◆ **Task material**

+===+

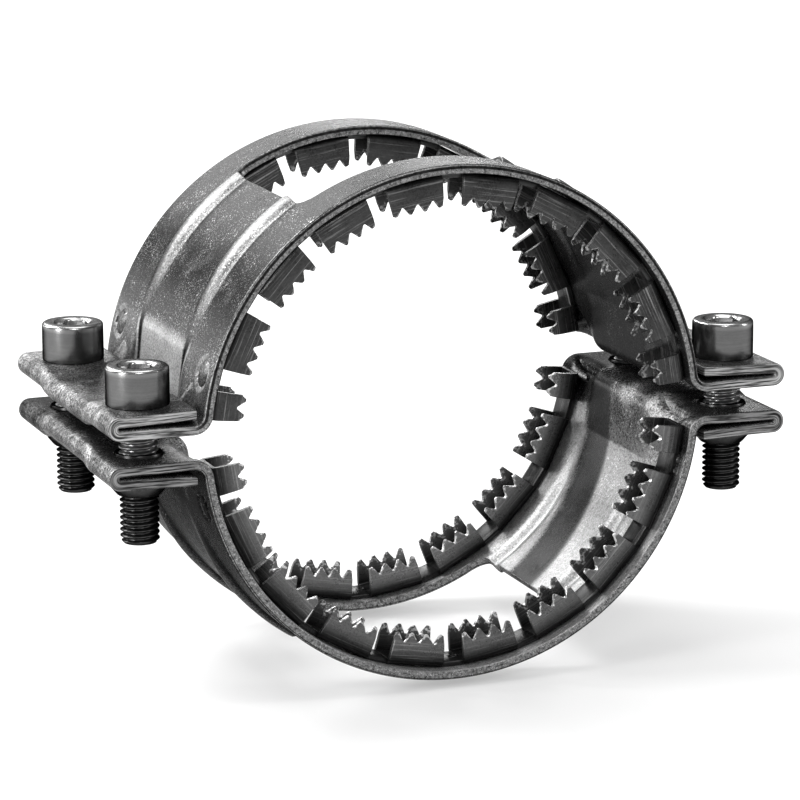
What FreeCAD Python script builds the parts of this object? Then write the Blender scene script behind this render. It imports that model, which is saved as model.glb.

+===+

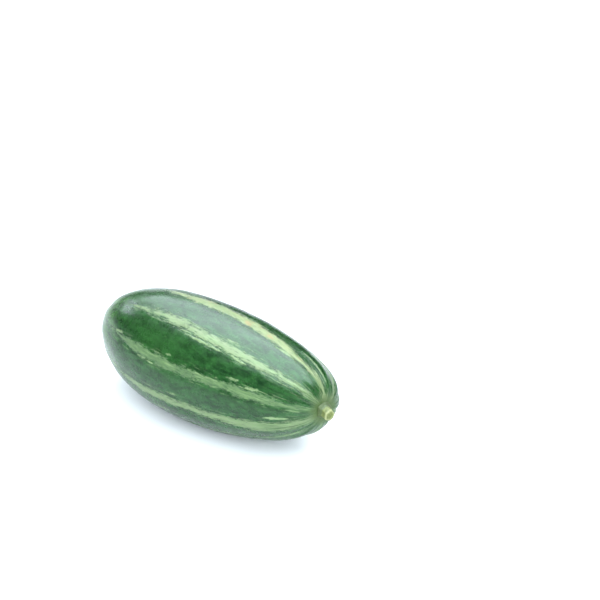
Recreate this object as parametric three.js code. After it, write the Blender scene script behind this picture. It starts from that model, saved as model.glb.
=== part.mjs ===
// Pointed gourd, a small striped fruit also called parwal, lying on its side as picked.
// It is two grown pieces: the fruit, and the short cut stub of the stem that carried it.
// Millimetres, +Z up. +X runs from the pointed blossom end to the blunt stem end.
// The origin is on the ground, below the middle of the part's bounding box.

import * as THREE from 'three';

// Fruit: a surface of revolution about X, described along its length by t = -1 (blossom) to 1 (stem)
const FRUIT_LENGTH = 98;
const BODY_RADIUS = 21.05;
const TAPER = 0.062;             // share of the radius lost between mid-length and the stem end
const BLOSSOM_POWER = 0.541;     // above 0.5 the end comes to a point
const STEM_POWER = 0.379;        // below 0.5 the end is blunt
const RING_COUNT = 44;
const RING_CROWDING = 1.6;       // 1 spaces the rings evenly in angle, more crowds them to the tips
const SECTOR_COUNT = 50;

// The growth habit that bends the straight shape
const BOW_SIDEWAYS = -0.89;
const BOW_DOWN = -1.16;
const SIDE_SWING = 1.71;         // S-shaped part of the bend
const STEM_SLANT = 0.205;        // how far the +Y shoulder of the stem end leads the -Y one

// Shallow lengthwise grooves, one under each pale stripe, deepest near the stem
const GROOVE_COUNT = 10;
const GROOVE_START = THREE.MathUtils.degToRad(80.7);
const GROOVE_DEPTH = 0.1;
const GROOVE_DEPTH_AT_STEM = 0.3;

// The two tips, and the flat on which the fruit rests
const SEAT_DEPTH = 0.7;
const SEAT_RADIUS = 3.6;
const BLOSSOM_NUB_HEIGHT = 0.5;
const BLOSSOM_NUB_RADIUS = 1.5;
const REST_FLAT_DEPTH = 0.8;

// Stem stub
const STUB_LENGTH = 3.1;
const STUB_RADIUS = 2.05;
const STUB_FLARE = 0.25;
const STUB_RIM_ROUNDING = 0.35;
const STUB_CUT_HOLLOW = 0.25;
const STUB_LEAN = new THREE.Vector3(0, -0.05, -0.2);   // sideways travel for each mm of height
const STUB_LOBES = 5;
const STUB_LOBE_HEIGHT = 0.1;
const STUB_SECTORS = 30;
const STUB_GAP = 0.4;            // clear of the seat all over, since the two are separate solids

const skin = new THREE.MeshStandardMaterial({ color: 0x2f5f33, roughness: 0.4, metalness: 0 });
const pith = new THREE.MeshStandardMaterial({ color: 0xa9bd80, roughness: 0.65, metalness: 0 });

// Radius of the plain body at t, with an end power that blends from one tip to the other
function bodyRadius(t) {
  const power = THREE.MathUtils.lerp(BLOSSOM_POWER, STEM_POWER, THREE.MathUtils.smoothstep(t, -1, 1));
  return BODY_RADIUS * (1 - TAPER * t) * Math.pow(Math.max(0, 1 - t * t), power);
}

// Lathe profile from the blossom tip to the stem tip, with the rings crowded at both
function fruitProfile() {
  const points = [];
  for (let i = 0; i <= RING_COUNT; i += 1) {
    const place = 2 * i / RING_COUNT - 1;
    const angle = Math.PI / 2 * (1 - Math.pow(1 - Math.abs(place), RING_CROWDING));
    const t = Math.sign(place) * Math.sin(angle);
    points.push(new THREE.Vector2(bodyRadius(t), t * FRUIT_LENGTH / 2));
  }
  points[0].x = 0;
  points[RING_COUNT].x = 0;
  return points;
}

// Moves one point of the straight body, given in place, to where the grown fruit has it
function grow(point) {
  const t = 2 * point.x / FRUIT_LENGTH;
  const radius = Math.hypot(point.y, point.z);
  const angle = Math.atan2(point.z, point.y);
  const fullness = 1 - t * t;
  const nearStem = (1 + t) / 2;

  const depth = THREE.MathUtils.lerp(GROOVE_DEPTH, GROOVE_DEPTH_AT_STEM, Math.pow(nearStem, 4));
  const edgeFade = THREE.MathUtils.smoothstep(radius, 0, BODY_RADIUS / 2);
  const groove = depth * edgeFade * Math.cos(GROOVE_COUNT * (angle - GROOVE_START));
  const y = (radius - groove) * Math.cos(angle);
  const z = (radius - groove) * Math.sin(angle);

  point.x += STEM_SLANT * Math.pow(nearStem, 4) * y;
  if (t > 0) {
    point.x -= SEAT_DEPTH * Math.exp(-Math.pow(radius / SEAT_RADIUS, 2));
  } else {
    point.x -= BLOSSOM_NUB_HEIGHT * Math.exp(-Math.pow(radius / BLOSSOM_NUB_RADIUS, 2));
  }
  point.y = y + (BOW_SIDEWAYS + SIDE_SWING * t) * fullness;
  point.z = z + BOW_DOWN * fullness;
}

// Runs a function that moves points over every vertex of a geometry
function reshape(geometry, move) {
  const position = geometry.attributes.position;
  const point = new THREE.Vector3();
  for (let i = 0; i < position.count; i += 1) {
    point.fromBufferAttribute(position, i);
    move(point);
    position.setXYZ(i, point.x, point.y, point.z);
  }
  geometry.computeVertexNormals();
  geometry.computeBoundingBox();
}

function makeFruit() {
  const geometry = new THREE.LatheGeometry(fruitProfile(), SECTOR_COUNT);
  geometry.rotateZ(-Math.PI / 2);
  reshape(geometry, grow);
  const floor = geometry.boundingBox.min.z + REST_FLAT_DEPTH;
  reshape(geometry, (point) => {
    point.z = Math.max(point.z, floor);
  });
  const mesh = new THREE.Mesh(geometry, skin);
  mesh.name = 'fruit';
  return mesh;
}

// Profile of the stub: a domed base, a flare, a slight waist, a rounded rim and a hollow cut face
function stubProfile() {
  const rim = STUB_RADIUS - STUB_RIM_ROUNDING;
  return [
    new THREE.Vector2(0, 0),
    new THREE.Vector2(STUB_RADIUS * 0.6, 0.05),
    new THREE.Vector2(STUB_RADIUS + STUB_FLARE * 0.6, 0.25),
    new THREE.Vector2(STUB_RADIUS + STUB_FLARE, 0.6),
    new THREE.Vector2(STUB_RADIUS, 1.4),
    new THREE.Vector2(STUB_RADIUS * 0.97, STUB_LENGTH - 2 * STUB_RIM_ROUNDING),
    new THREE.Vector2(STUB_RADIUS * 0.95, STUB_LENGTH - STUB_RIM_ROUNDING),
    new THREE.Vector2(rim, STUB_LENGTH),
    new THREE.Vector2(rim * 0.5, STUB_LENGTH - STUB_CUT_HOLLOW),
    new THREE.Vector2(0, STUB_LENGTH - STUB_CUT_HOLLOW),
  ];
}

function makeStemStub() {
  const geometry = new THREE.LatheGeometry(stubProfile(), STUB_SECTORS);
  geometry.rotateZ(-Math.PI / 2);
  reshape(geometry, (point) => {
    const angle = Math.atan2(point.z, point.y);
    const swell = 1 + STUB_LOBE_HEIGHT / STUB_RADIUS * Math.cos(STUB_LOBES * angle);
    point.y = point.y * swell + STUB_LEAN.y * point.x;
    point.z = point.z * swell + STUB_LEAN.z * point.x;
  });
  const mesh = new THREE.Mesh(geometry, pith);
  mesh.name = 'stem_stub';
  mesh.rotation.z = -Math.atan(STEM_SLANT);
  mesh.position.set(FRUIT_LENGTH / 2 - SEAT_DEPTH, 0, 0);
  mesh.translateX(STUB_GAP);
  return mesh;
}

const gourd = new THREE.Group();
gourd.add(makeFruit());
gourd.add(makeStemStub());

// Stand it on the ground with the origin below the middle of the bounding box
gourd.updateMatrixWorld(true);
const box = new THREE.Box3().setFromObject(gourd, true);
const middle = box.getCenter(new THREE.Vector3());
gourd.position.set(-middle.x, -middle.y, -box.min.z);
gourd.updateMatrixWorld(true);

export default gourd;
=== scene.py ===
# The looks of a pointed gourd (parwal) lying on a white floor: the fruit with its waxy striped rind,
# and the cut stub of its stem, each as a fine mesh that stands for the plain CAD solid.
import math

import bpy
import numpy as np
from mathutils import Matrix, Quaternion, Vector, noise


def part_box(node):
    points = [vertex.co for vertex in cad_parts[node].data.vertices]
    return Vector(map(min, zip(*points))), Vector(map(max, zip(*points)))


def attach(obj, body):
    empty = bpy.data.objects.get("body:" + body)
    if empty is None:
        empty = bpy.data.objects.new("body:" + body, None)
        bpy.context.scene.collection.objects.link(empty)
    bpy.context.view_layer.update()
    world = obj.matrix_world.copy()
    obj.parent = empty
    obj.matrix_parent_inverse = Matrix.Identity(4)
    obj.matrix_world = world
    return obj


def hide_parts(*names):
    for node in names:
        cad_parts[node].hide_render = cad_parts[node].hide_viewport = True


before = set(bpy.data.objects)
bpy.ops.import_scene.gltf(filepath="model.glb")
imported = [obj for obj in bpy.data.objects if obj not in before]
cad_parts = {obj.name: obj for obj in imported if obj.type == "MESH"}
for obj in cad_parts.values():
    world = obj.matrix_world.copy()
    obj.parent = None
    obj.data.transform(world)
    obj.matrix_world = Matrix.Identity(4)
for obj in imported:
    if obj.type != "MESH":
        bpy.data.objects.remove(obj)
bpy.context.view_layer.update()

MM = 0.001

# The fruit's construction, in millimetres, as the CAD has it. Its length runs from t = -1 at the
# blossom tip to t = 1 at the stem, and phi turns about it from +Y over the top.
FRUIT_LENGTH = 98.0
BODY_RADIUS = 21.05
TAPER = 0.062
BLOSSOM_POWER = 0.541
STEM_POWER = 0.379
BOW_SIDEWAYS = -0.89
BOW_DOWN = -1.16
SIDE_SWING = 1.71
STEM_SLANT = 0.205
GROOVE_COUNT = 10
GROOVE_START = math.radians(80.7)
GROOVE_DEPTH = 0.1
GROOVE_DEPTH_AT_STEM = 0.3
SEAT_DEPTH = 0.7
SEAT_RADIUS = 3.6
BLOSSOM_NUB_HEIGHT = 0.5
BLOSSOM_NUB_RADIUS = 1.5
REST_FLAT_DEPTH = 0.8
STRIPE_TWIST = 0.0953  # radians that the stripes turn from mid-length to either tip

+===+

◆ **Set exercise**
Write out, exactly as they stand, the lines from the one containing "the bounding box" through the one containing "obj.parent = empty", both ends included.

◆ **Problem solution**
// Stand it on the ground with the origin below the middle of the bounding box
gourd.updateMatrixWorld(true);
const box = new THREE.Box3().setFromObject(gourd, true);
const middle = box.getCenter(new THREE.Vector3());
gourd.position.set(-middle.x, -middle.y, -box.min.z);
gourd.updateMatrixWorld(true);

export default gourd;
=== scene.py ===
# The looks of a pointed gourd (parwal) lying on a white floor: the fruit with its waxy striped rind,
# and the cut stub of its stem, each as a fine mesh that stands for the plain CAD solid.
import math

import bpy
import numpy as np
from mathutils import Matrix, Quaternion, Vector, noise


def part_box(node):
    points = [vertex.co for vertex in cad_parts[node].data.vertices]
    return Vector(map(min, zip(*points))), Vector(map(max, zip(*points)))


def attach(obj, body):
    empty = bpy.data.objects.get("body:" + body)
    if empty is None:
        empty = bpy.data.objects.new("body:" + body, None)
        bpy.context.scene.collection.objects.link(empty)
    bpy.context.view_layer.update()
    world = obj.matrix_world.copy()
    obj.parent = empty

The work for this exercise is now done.